PROBLEM
Write out exactly the lines from the line with "chamfered.from_mesh(plug.data)" through the line with "obj.matrix_world = world", both ends included, and no other line.

PROVIDED INFORMATION
☆ ☆ ☆ ☆

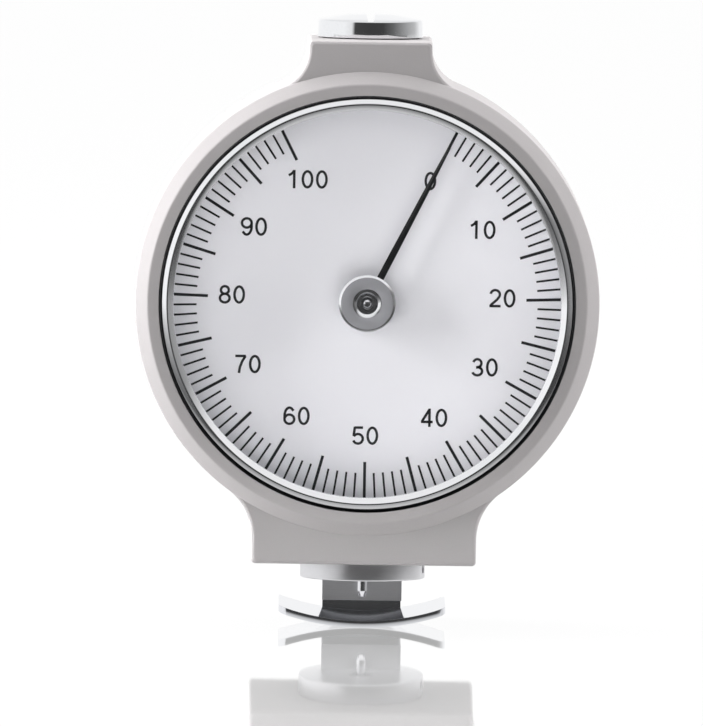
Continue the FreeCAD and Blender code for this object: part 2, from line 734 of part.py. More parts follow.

☆ ☆ ☆ ☆

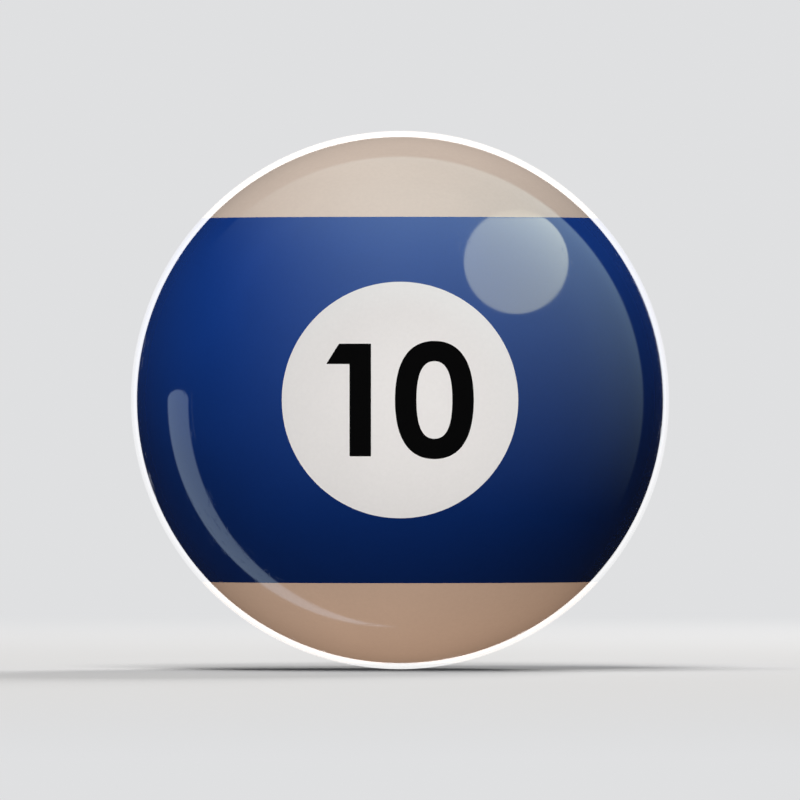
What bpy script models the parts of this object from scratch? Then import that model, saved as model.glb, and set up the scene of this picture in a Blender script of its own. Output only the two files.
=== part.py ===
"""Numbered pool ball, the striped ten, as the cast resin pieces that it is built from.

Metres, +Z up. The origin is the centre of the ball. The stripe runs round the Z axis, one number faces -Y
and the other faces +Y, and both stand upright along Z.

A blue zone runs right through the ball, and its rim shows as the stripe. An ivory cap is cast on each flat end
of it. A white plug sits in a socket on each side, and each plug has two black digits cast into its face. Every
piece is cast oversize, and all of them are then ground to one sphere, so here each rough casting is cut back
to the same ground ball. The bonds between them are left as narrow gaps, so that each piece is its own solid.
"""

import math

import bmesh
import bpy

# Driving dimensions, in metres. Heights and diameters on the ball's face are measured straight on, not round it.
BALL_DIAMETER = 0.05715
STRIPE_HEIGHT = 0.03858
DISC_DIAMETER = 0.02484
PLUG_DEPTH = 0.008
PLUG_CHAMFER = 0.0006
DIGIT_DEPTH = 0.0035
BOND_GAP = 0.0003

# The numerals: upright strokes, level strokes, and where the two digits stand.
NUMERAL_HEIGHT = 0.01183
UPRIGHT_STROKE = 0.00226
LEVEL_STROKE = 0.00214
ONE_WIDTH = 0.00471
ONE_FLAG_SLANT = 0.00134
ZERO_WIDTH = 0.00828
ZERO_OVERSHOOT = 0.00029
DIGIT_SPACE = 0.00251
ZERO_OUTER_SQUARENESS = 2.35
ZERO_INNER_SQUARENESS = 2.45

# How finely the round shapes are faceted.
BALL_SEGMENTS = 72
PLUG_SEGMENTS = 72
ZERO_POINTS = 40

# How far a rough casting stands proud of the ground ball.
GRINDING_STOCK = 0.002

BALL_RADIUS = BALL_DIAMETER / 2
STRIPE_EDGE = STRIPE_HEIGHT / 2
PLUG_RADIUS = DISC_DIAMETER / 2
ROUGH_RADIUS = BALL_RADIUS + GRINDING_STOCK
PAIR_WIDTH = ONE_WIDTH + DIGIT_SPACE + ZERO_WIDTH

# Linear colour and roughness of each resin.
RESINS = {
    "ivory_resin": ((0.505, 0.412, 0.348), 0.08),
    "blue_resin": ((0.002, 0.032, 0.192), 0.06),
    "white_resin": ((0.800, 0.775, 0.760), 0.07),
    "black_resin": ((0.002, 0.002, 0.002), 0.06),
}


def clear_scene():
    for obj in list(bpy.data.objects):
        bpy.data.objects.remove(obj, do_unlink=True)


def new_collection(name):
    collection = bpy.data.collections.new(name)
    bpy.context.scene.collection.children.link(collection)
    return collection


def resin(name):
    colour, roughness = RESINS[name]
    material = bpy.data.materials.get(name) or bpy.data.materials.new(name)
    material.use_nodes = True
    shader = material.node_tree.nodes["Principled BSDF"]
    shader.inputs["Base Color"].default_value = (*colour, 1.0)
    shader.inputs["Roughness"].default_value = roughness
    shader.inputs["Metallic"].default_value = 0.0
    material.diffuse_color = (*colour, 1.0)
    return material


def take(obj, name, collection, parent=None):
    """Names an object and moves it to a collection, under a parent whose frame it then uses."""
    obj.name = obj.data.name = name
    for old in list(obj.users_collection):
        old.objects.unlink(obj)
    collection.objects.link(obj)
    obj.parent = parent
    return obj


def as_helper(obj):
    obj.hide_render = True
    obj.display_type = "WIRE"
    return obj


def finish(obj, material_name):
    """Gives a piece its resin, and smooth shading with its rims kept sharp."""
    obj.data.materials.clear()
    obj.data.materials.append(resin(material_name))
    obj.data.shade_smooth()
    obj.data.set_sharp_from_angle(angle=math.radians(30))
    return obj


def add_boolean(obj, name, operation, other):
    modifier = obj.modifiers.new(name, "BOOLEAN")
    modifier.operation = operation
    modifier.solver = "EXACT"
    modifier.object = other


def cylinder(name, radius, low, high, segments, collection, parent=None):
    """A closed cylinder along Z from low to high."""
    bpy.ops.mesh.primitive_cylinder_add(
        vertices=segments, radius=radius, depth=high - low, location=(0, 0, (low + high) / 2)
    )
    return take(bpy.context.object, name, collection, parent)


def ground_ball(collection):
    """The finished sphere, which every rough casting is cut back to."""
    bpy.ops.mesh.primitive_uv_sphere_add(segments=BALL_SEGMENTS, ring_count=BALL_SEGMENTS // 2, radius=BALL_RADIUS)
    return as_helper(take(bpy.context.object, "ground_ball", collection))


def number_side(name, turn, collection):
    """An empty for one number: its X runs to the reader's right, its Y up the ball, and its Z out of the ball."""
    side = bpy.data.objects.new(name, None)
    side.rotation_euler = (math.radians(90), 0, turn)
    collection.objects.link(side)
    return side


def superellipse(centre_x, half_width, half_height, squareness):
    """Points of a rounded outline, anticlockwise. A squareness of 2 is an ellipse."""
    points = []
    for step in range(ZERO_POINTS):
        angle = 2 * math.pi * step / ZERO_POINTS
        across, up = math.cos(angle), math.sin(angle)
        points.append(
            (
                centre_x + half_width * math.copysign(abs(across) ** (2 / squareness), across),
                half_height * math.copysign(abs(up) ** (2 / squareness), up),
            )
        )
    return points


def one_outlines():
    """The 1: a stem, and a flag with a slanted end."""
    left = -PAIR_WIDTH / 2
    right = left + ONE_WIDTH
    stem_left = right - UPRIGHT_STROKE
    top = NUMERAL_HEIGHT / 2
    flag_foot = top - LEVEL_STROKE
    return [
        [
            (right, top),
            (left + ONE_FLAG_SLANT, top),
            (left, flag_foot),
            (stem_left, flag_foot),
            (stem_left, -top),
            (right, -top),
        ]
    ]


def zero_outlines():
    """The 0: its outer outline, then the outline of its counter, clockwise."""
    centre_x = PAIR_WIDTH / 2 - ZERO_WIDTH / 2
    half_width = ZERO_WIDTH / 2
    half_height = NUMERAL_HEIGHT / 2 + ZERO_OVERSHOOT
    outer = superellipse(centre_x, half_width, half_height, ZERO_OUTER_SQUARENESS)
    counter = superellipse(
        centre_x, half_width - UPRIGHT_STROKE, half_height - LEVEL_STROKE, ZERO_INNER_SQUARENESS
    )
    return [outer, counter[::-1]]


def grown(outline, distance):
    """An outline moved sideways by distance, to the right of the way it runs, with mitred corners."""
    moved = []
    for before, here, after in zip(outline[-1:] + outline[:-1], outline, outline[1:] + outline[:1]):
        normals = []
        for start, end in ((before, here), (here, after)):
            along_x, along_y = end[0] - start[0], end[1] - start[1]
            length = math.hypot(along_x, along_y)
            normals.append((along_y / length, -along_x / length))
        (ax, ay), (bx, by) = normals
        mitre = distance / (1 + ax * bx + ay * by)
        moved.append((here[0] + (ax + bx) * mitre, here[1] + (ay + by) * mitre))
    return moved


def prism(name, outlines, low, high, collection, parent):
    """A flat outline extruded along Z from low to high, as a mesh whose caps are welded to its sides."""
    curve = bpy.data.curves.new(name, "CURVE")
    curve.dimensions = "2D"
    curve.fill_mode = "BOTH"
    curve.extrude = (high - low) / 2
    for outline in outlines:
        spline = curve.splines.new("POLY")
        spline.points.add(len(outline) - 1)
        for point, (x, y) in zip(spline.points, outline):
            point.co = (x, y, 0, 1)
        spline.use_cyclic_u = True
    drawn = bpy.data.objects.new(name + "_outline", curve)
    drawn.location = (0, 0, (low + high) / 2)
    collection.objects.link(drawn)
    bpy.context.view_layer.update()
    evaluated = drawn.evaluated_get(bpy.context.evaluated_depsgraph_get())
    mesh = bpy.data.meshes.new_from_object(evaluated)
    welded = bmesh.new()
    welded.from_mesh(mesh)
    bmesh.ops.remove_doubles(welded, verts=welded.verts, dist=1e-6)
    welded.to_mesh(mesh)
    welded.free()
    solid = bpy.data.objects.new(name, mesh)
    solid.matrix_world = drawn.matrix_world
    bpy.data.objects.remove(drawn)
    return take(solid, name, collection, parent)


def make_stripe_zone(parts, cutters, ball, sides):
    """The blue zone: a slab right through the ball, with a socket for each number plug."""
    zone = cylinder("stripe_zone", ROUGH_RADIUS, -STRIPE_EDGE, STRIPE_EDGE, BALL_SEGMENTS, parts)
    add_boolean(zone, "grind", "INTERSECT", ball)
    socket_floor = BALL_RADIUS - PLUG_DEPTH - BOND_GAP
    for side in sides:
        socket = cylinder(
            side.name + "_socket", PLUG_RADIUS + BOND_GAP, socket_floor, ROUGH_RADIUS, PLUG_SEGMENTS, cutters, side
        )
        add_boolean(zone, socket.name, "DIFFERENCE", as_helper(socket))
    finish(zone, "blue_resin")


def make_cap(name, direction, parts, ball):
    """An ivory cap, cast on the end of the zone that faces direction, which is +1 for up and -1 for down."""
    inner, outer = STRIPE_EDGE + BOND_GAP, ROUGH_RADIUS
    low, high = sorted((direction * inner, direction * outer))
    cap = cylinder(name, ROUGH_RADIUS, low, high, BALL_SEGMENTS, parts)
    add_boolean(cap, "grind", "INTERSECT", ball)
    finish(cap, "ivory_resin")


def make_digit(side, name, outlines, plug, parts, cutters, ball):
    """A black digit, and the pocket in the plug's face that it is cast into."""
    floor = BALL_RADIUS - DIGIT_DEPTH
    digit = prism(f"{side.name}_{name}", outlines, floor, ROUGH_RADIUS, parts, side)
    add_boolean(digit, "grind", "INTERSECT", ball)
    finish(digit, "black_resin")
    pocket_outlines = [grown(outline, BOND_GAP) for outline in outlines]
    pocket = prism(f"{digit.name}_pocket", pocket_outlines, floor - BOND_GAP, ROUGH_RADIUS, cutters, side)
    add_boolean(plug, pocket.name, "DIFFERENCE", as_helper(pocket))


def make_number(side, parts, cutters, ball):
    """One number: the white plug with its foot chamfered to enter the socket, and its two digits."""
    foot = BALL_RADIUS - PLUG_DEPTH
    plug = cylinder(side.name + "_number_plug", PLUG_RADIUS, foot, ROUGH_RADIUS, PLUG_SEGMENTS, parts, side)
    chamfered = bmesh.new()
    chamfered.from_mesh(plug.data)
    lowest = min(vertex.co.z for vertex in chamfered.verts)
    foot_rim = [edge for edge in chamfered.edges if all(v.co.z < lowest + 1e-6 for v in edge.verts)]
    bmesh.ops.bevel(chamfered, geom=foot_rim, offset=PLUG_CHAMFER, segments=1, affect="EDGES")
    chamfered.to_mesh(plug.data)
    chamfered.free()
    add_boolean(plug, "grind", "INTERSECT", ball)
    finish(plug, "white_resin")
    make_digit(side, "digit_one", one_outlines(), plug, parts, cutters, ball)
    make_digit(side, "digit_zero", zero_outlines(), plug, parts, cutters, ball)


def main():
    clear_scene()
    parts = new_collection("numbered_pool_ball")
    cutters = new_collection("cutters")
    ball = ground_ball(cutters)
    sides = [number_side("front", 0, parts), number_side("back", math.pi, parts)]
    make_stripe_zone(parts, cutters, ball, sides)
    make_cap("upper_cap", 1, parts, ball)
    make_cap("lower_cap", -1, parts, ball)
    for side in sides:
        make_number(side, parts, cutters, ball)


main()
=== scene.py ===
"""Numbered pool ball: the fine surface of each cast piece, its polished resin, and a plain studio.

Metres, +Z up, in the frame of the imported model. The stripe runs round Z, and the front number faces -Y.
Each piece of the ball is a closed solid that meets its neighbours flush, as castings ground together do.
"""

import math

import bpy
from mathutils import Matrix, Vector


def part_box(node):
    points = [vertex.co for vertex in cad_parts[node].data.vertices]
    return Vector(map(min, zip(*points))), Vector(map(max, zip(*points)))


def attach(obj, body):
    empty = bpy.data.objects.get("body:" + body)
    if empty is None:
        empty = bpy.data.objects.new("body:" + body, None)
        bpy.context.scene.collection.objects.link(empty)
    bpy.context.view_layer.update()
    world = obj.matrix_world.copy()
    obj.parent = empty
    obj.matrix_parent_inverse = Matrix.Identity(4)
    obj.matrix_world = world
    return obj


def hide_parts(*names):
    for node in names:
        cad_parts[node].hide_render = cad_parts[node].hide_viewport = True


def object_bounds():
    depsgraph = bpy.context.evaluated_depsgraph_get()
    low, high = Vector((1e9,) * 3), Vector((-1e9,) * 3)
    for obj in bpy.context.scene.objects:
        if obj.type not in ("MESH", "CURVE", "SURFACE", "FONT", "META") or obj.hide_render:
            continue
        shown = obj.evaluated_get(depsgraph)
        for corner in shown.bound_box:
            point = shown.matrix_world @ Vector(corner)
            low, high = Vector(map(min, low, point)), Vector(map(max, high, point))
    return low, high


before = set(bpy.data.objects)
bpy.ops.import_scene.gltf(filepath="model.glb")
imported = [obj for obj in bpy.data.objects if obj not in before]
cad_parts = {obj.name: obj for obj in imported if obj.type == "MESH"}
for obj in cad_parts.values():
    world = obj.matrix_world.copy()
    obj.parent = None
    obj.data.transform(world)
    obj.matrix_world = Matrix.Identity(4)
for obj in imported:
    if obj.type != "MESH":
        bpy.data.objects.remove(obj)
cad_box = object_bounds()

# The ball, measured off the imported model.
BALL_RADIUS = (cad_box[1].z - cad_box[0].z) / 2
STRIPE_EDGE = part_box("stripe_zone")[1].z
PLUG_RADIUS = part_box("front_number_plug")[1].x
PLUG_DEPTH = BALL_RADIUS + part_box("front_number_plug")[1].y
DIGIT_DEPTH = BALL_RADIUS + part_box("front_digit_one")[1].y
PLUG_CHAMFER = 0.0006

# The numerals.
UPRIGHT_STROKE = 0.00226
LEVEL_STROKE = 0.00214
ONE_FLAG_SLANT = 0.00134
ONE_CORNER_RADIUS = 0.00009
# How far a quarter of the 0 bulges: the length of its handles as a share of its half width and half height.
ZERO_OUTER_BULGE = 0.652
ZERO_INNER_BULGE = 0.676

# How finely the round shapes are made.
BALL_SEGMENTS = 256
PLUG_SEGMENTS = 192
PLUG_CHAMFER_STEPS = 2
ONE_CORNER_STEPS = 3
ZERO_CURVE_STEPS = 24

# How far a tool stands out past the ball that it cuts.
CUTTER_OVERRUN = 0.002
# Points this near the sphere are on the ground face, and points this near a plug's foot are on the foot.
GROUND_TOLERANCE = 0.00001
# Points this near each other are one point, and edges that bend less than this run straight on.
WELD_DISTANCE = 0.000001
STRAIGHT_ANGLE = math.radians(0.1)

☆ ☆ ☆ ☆

THE OUTPUT
    chamfered.from_mesh(plug.data)
    lowest = min(vertex.co.z for vertex in chamfered.verts)
    foot_rim = [edge for edge in chamfered.edges if all(v.co.z < lowest + 1e-6 for v in edge.verts)]
    bmesh.ops.bevel(chamfered, geom=foot_rim, offset=PLUG_CHAMFER, segments=1, affect="EDGES")
    chamfered.to_mesh(plug.data)
    chamfered.free()
    add_boolean(plug, "grind", "INTERSECT", ball)
    finish(plug, "white_resin")
    make_digit(side, "digit_one", one_outlines(), plug, parts, cutters, ball)
    make_digit(side, "digit_zero", zero_outlines(), plug, parts, cutters, ball)


def main():
    clear_scene()
    parts = new_collection("numbered_pool_ball")
    cutters = new_collection("cutters")
    ball = ground_ball(cutters)
    sides = [number_side("front", 0, parts), number_side("back", math.pi, parts)]
    make_stripe_zone(parts, cutters, ball, sides)
    make_cap("upper_cap", 1, parts, ball)
    make_cap("lower_cap", -1, parts, ball)
    for side in sides:
        make_number(side, parts, cutters, ball)


main()
=== scene.py ===
"""Numbered pool ball: the fine surface of each cast piece, its polished resin, and a plain studio.

Metres, +Z up, in the frame of the imported model. The stripe runs round Z, and the front number faces -Y.
Each piece of the ball is a closed solid that meets its neighbours flush, as castings ground together do.
"""

import math

import bpy
from mathutils import Matrix, Vector


def part_box(node):
    points = [vertex.co for vertex in cad_parts[node].data.vertices]
    return Vector(map(min, zip(*points))), Vector(map(max, zip(*points)))


def attach(obj, body):
    empty = bpy.data.objects.get("body:" + body)
    if empty is None:
        empty = bpy.data.objects.new("body:" + body, None)
        bpy.context.scene.collection.objects.link(empty)
    bpy.context.view_layer.update()
    world = obj.matrix_world.copy()
    obj.parent = empty
    obj.matrix_parent_inverse = Matrix.Identity(4)
    obj.matrix_world = world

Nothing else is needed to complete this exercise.